Buying American is a good personal choice

  • Posted on: 18 March 2013
  • By: Jay Oyster

There's a great article today on the NBC news site about how more Americans are making the choice to buy U.S. made products.  I know that this story certainly crystalizes my own thoughts about the matter, considering how I've been acting when purchasing things over the last 24 months.  I've found myself more and more reluctant to 'take the deal' when I'm presented with a cheap item that's clearly been made in China (or Vietnam, or Ukraine, or even Mexico.) As the article states, a small portion of the U.S. population has started to make a connection between the economic troulbes of the last few years, and the fact that more and more of those cheap overseas goods come with the loss of U.S. jobs. And every job lost here means that our culture and economy suffers more.

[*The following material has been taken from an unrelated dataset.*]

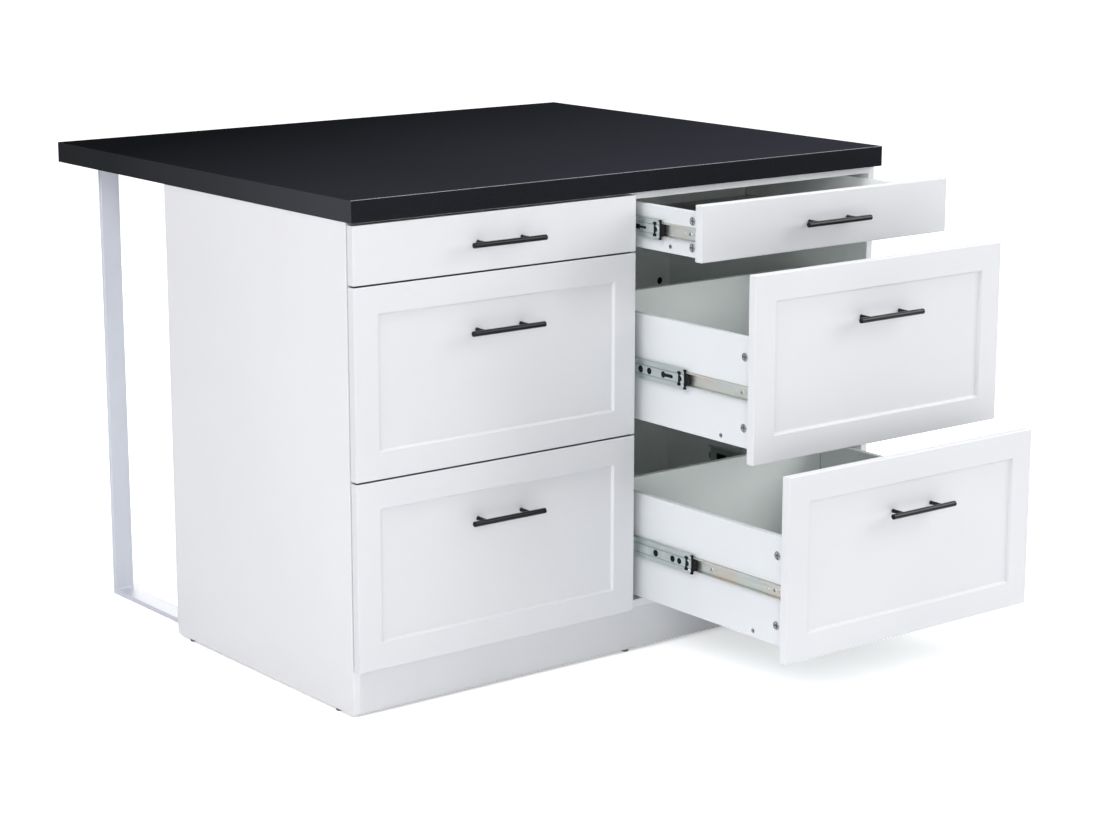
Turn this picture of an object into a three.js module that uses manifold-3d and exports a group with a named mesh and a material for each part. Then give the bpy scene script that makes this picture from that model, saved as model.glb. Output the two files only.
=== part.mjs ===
// Kitchen island: two columns of three drawers on ball-bearing runners, a worktop that overhangs
// the back as a seating edge, and two flat steel leg loops that carry the overhang.
// Millimetres. X runs to the right, Y to the back and Z up. While the pieces are made, the front
// edge of the carcass is y = 0 and the middle of the centre partition is x = 0. The last lines
// set the island's own origin: on the floor, under the middle of the stored pose.
import * as THREE from "three";
import { mergeVertices } from "three/addons/utils/BufferGeometryUtils.js";
import Module from "manifold-3d";

const wasm = await Module();
wasm.setup();

// Carcass
const boardThickness = 15; // side panels, partition, bottom, rails and plinth
const backThickness = 12;
const carcassDepth = 608;
const plinthHeight = 79.5;
const railDepth = 90;
const boardArris = 0.6;

// Worktop
const worktopThickness = 39;
const worktopSideOverhang = 1;
const worktopFrontOverhang = 20;
const worktopRearOverhang = 415;
const worktopArris = 1;

// Drawer fronts
const frontWidth = 615.5;
const lowerFrontHeight = 338;
const upperFrontHeight = 102.5;
const frontThickness = 18;
const frontEdgeRound = 1.5;
const frontGap = 3; // between neighbouring fronts
const frontSideReveal = 2; // from a carcass side to the edge of the front beside it
const frontTopGap = 4.5; // under the worktop
const frontBottomReveal = 1.5; // above the underside of the bottom panel
const bumperGap = 1; // between the carcass and the back of a closed front
const frameWidth = 48; // flat frame round the sunk panel of a lower front
const frameCove = 7;
const panelRecess = 4;

// Handles
const barDiameter = 10;
const barLength = 158;
const barChamfer = 0.8;
const postSpacing = 96;
const postDiameter = 7;
const handleProjection = 35;
const handleDrop = 101; // from the top edge of a lower front to the bar

// Drawer boxes
const boxBoard = 12;
const boxDepth = 520;
const lowerBoxHeight = 200;
const upperBoxHeight = 82;
const lowerBoxLift = 21.5; // from the front's lower edge to the box
const upperBoxLift = 3;

// Cam locks: 15 mm pockets that draw the boards together
const camDiameter = 15;
const camDepth = 8.5;
const camFromFront = 29; // on a drawer side, from the back of the front
const lowerCamInset = 36; // from the upper and lower edges of a drawer side
const upperCamInset = 17;
const backCamInset = 26; // on the back panel, from the side panels
const backCamDepth = 10;
const backCamPitch = 256;
const backCamRows = 4;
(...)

NBC Story:  Made in the USA: More consumers buying American

I don't buy exclusively American-made goods. How can you even attempt that these days?  But if I'm presented with the option, I almost always choose to buy the 'Made in USA' item. The funny thing is . . . they aren't even always the more expensive item.  When you go to Home Depot these days, for example, the least expensive, most production-automated goods tend to be made in the U.S., probably because those manufacturers are the few that have figured out how to survive in competition with Chinese goods. Yes, when you get to the high end, the American goods tend to be a LOT more expensive than the high-end imports, but there's usually a reason. I've had the choice over the past five years, when outfitting my own hobby woodworking shop at home, whether to buy the cheap Wood River hand planes and tools that WoodCraft has brought in from China, or to pay a lot more for Lie-Nielsen tools. With a few exceptions, I've waited and saved so that I can buy the Lie-Nielsen good.  (I even tend to avoid Lee Valley/Veritas these days. The Canadians are doing fairly well maintaining their production base, so I don't feel the need to go out of my way to support their stores and manufactories.)

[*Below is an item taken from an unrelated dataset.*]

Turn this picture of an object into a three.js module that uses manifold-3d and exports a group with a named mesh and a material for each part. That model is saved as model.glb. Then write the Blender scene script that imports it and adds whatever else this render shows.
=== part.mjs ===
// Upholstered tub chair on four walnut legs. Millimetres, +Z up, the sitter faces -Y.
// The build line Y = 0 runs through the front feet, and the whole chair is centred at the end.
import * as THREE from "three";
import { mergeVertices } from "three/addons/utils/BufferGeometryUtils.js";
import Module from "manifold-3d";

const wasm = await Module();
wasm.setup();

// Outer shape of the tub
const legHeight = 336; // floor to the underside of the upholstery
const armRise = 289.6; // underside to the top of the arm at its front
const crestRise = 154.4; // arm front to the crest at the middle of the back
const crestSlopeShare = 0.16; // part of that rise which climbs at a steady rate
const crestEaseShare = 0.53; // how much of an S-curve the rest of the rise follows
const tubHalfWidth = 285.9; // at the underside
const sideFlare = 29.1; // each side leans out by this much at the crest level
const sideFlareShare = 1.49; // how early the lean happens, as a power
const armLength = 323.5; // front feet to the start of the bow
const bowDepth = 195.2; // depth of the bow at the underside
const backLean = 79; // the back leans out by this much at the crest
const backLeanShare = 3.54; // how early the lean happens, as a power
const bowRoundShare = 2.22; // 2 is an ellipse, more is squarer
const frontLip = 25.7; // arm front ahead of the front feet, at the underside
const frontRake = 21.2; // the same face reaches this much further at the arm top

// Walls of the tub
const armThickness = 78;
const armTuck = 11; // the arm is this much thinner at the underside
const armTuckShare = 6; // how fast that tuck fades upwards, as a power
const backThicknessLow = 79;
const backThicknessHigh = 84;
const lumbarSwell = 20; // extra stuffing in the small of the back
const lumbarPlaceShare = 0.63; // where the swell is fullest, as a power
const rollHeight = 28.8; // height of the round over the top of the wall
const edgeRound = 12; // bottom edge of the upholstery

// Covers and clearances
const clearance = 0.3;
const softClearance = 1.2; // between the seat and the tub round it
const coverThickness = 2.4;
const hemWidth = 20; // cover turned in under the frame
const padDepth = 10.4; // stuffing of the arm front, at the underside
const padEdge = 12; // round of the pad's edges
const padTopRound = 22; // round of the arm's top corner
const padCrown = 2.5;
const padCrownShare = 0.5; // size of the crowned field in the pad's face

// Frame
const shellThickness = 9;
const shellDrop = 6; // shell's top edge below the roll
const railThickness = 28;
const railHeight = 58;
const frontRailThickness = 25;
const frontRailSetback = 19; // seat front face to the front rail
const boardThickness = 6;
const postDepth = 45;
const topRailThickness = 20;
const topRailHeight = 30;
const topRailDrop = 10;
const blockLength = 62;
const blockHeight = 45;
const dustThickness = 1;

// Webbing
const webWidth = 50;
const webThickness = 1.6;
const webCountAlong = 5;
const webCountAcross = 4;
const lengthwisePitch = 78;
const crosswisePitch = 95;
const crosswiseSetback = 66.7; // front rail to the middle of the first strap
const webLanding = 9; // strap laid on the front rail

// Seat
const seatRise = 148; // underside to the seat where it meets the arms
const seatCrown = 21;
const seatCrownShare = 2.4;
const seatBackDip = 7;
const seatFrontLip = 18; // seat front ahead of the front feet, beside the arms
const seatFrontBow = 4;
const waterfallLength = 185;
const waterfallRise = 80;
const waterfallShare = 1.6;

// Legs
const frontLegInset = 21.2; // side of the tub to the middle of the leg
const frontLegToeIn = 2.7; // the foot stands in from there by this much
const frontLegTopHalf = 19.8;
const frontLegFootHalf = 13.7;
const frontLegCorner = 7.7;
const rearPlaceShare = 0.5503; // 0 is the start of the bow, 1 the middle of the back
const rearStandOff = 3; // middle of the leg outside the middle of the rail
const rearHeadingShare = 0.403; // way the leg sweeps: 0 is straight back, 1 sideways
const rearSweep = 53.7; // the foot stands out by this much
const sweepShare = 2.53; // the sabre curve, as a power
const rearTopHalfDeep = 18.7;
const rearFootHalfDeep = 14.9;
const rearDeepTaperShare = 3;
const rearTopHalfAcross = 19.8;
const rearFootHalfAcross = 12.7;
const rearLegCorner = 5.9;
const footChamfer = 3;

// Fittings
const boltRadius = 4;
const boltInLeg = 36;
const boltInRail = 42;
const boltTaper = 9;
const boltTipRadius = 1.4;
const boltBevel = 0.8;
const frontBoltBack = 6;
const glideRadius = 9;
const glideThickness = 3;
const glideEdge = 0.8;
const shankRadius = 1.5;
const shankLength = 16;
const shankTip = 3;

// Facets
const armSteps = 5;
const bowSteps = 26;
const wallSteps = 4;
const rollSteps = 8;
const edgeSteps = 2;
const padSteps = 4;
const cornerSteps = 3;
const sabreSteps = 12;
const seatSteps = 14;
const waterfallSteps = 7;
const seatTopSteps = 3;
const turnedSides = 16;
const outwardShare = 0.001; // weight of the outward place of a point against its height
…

And the fact is, this behavior, since more and more Americans are deciding to go this route, IS changing the economic reality. The rust belt towns are finally starting to recover a bit. Some manufacturing is starting to come back. Some more jobs are starting to show up in U.S. cities and states.

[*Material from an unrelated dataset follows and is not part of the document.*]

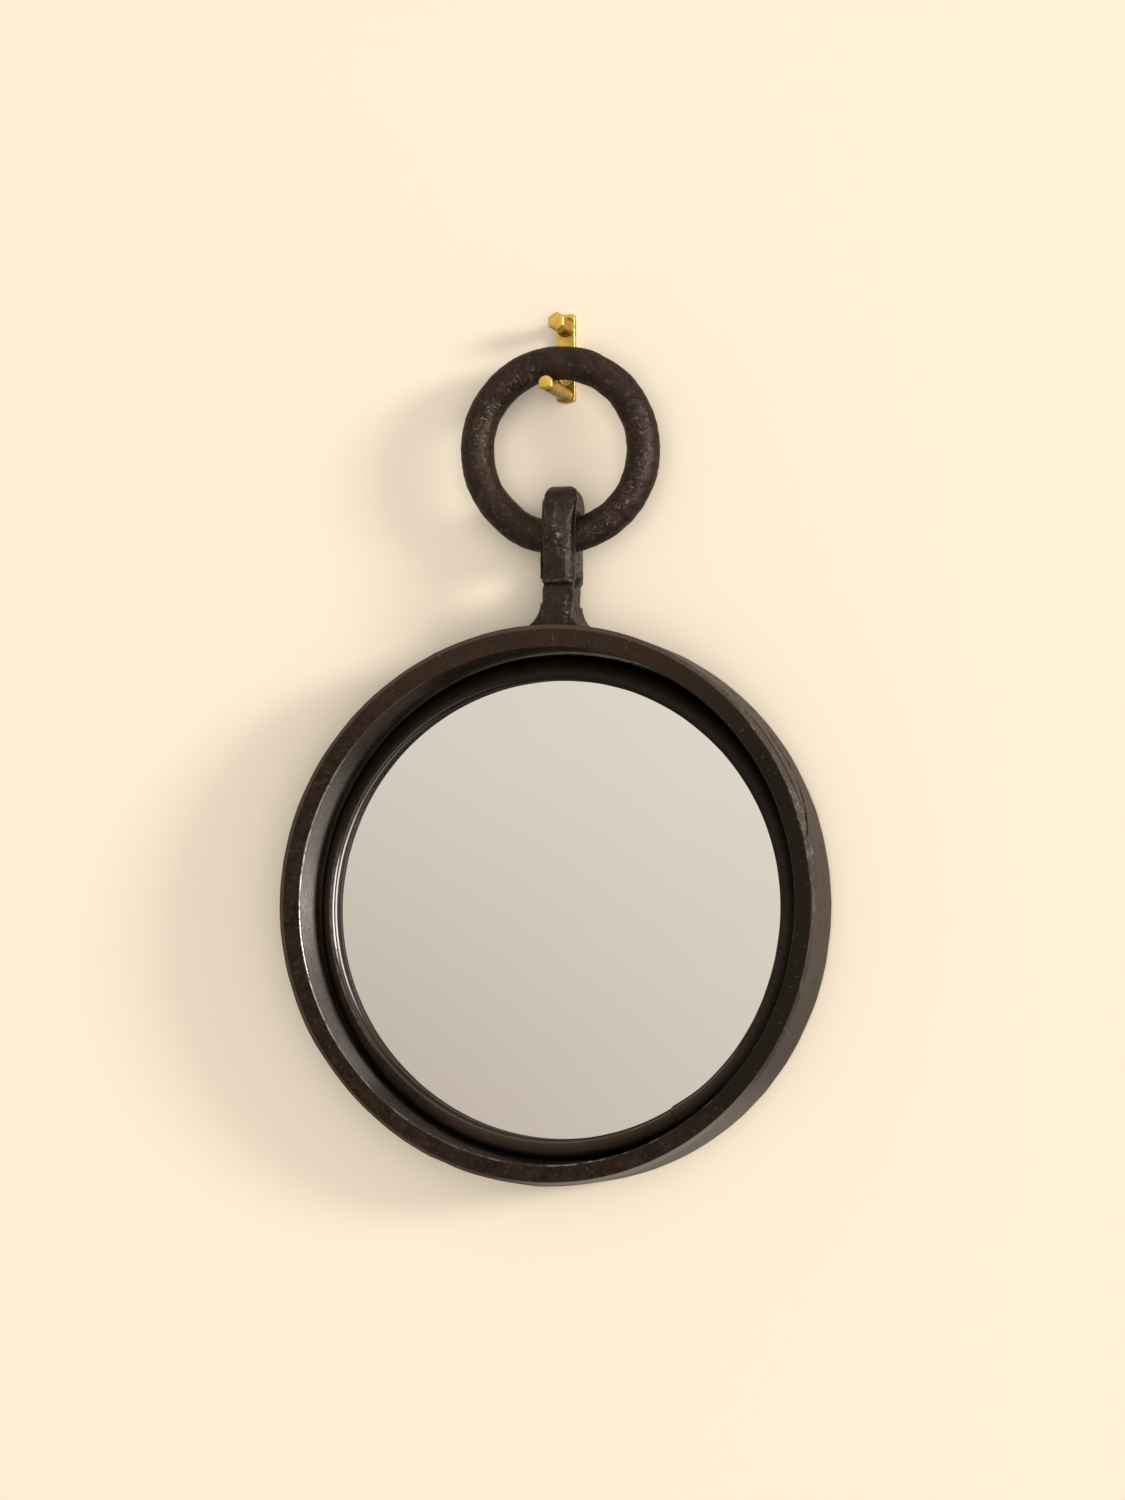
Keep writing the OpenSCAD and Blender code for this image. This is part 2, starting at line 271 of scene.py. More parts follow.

I particularly like the fact that we are finally starting to re-learn our respect for those manufacturing jobs that we've spent the last few decades denigrating. When Apple recently mentioned that they'd like to bring back more high tech production jobs to the U.S., but that frankly they can't find the workers who know how to do the skilled production jobs . . . I think they were speaking the truth. We've spent a generation giving all of the more skilled produciton jobs to China. Now it's time to take them back. There is honor in honest work. It's one of the reasons I go home from my paper-pusher, computer keypad puncher daytime job and spend time working wood. And we have a lot of people in this country who would love to do high quality work creating real goods . . .if we'd just give them the chance.   So I pay a bit more on average, and buy the U.S. made products. I hope others will as well.